Vanessa Vedrenne 1 Ali Gowher Pascale De Lonlay Patrick Nitschke Valérie Serre Nathalie Boddaert Cecilia Altuzarra Anne-Marie Mager-Heckel Florence Chretien Nina Entelis Arnold Munnich Ivan Tarassov Agnès Rötig
Affiliations

Affiliation

  • 1 Université Paris Descartes-Sorbonne Paris Cité, Institut Imagine and INSERM U781, Hôpital Necker-Enfants Malades, 149 rue de Sèvres, Paris, France.
Abstract

Multiple-respiratory-chain deficiency represents an important cause of mitochondrial disorders. Hitherto, however, mutations in genes involved in mtDNA maintenance and translation machinery only account for a fraction of cases. Exome sequencing in two siblings, born to consanguineous parents, with severe encephalomyopathy, choreoathetotic movements, and combined respiratory-chain defects allowed us to identify a homozygous PNPT1 missense mutation (c.1160A>G) that encodes the mitochondrial polynucleotide phosphorylase (PNPase). Blue-native polyacrylamide gel electrophoresis showed that no PNPase complex could be detected in subject fibroblasts, confirming that the substitution encoded by c.1160A>G disrupts the trimerization of the protein. PNPase is predominantly localized in the mitochondrial intermembrane space and is implicated in RNA targeting to human mitochondria. Mammalian mitochondria import several small noncoding nuclear RNAs (5S rRNA, MRP RNA, some tRNAs, and miRNAs).

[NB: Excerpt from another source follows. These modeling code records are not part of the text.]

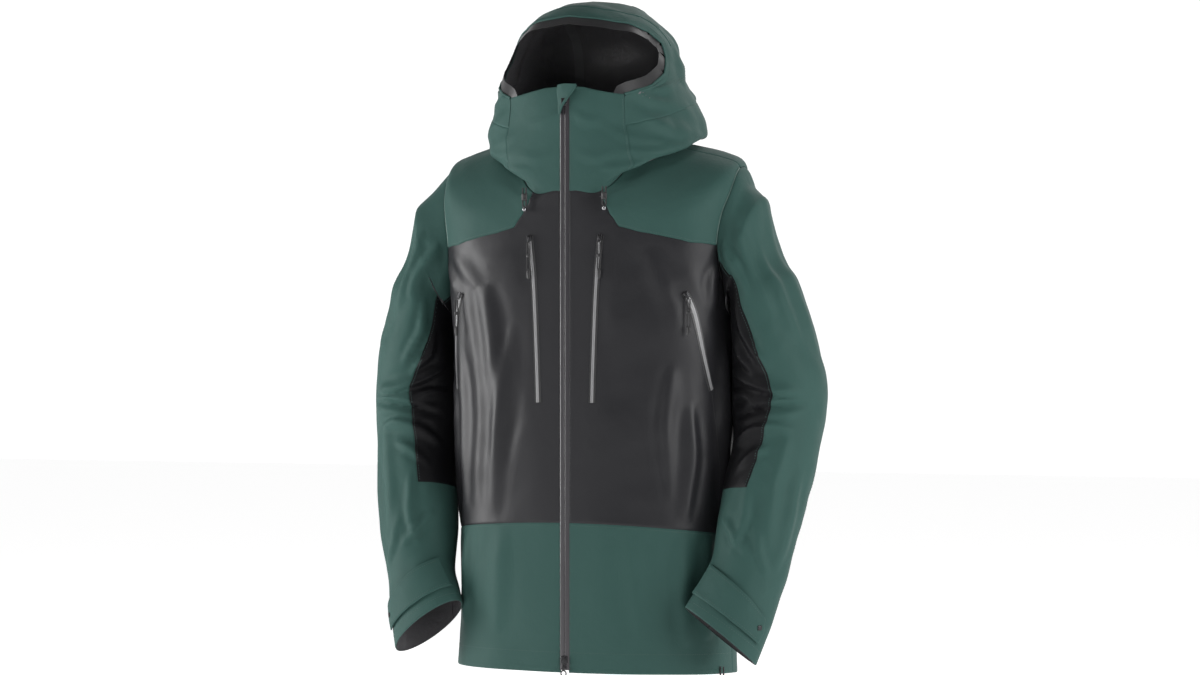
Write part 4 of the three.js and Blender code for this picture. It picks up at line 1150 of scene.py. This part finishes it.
def build_main_zip():
    """Two laminated tapes that meet over the coil, a slider at each end, and a ring pull at the bottom."""
    z = np.linspace(MAIN_ZIP["bottom"], MAIN_ZIP["top"], 60)
    points = np.stack([0 * z, 0 * z + FRONT, z], -1) * MM
    front = np.tile([0.0, -1.0, 0.0], (len(z), 1))
    for name, side in SIDES.items():
        across = np.tile([float(side), 0.0, 0.0], (len(z), 1))
        tape = sweep(f"zip_tape_{name}", points, across, front, ZIP_PROFILE, ZIP)
        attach(tape, "torso")
        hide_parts(f"main_zip_{name}")
        row = lambda t: np.stack([zip_edge(TORSO, NECK * t) * side, NECK * t])
        chin = lambda t: np.stack([zip_edge(HOOD, 4.35 * t) * side, 4.35 * t])
        for k, (surface, path, colour) in enumerate(((torso, row, "black"), (hood, chin, "green"))):
            thread = stitches(f"zip_stitch_{name}_{k}", surface, path, THREAD[colour], 2.2 * side)
            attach(thread, "torso")
    half, tall, neck, far, near = (SLIDER[k] for k in ("half", "tall", "neck", "far", "near"))
    for end in ("bottom", "top"):
        z = SLIDER[f"{end}_z"]
        plates = [
            ((-half, FRONT - far, z - tall / 2), (half, FRONT - near, z + tall / 2)),
            ((-half, FRONT + near + 0.4, z - tall / 2), (half, FRONT + far, z + tall / 2)),
            ((-neck, FRONT - near - 1, z - tall / 2 + 0.4), (neck, FRONT + near + 1, z + tall / 2 - 0.4)),
        ]
        body = blocks(f"slider_{end}", plates, METAL, 0.8)
        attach(body, f"main_slider_{end}")
        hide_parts(f"main_slider_{end}")
    top = SLIDER["bottom_z"] - tall / 2 - 1
    stem = blocks("pull_stem", [((-2.3, FRONT - 6.0, top - 9.2), (2.3, FRONT - 4.2, top))], METAL, 0.7)
    eye = ring("pull_ring", (0, FRONT - 5.1, top - 13), 4.0, 0.95, METAL)
    for piece in (stem, eye):
        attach(piece, "main_pull")
    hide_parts("main_pull")


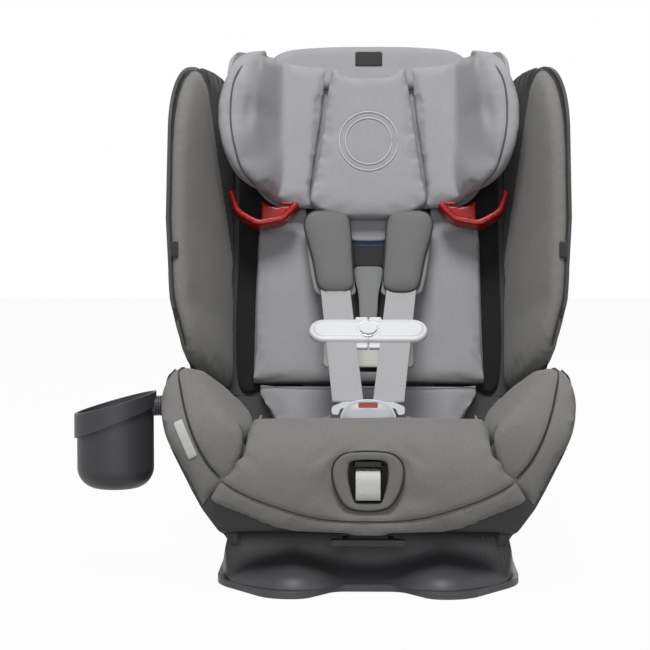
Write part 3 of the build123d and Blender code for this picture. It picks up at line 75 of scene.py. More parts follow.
# ---------------------------------------------------------------- sizes shared with the part, in millimetres
LEAN = radians(16)
BIGHT = (118.0, 130.0)            # (y, z) where the seat meets the back
WING_RISE = (66.0, 150.0, 250.0)      # the wings widen between these heights up the back
WING_HALF = (226.0, 245.0, 252.0)
WING_CORNER = 195.0
WING_DEPTH = 200.0
WING_TOP = 481.0
TONGUE = (-38.0, 212.0)
STRAP_RISE = radians(40.5)
STRAP_RUN = 175.0
WEBBING = 38.0
STRAP_LOW_X = 25.5                # strap centre lines at the tongues, at the pads, and at the back
STRAP_HIGH_X = 41.0
SHOULDER_X = 53.0
CLIP_ALONG = 109.0
BUCKLE = (-54.0, 196.0)
BUCKLE_LEAN = radians(12)
RECLINE = (-30.0, 402.0)          # (y, z) of the axis that the seat reclines about
CRADLE_RADIUS = 353.0
CRADLE_FRONT = -150.0
ADJUSTER_Y = -212.5               # the plane of the bezel
ADJUSTER_Z = 131.0


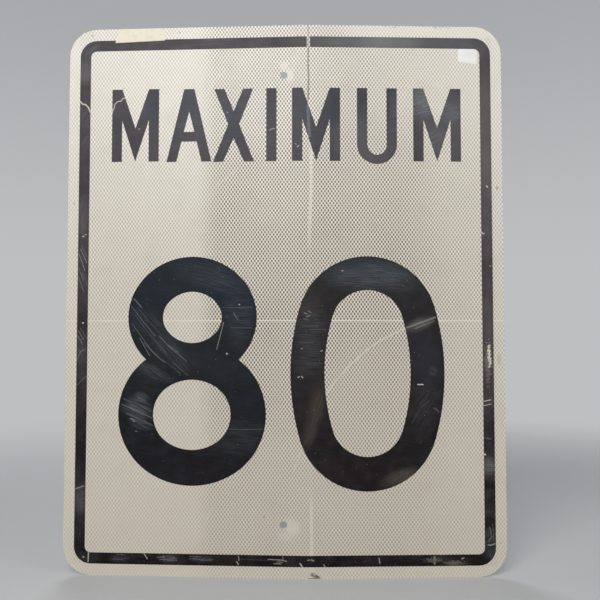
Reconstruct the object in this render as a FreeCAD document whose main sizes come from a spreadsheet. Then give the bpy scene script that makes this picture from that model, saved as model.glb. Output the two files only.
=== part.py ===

By RNA hybridization experiments, we observed a significant decrease in 5S rRNA and MRP-related RNA import into mitochondria in fibroblasts of affected subject 1. Moreover, we found a reproducible decrease in the rate of mitochondrial translation in her fibroblasts. Finally, overexpression of the wild-type PNPT1 cDNA in fibroblasts of subject 1 induced an increase in 5S rRNA import in mitochondria and rescued the mitochondrial-translation deficiency. In conclusion, we report here abnormal RNA import into mitochondria as a cause of respiratory-chain deficiency.